In "Colorado River--Beaver Creek Breakdown," 1995, Rebecca Davis and Roger Asay celebrate the canyon's extraordinary hues by using actual river sand, gravel and rock as their pigments. They've elegantly organized their specimens by size and color on a long, low rectangular pedestal in white. The Colorado end glistens in tones from ocher to orange to rust, while the Beaver Creek side musters up only blacks and grays.

Tom Strich also uses real sand in an explicitly environmental work, "Homage to Glen Canyon," 1996. He's poured the sand into a real bathroom sink, and allowed a leaky spigot to drip water constantly into its rusty contours. Above, positioned on a bathroom cabinet, are three color photos of the Glen Canyon Dam, monument to our insatiable demand for the desert's scarce water.

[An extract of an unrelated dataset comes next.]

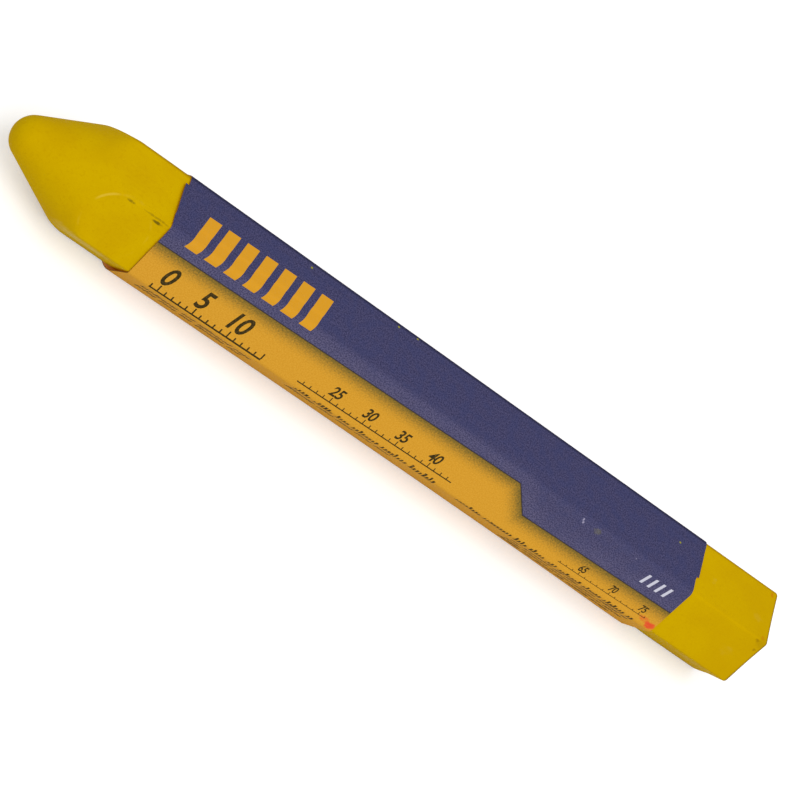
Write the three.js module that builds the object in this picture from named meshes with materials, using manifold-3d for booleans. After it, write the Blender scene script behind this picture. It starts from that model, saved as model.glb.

Some of the best new works, like the oldest, are photographs. Jack Dykinga's "Little Colorado River, Grand Canyon National Park," 2000, richly colored in blues and golds, is an ethereally beautiful water's-eye view. Navajo artist Will Wilson offers up "Auto-Immune Response #2," a 2005 triptych, in crisp black and white. His images of himself in triplicate, perched on a high vista point, suggest he's reclaiming lost land.

Mark Klett is best known for his Rephotographic Survey Projects, for which he reshot the landscapes first captured by the 19th-century expedition photographers. In "Around Toroweap Just Before and After Sundown ... ," 1986, he follows in the footsteps of Hillers, presenting a panorama made up of five gelatin silver prints.

But Klett adds a new element to the vista Hillers first saw more than 100 years earlier. A man's hat sits on the edge, testifying to the human presence--and awe--that's now an inextricable part of the canyon's identity.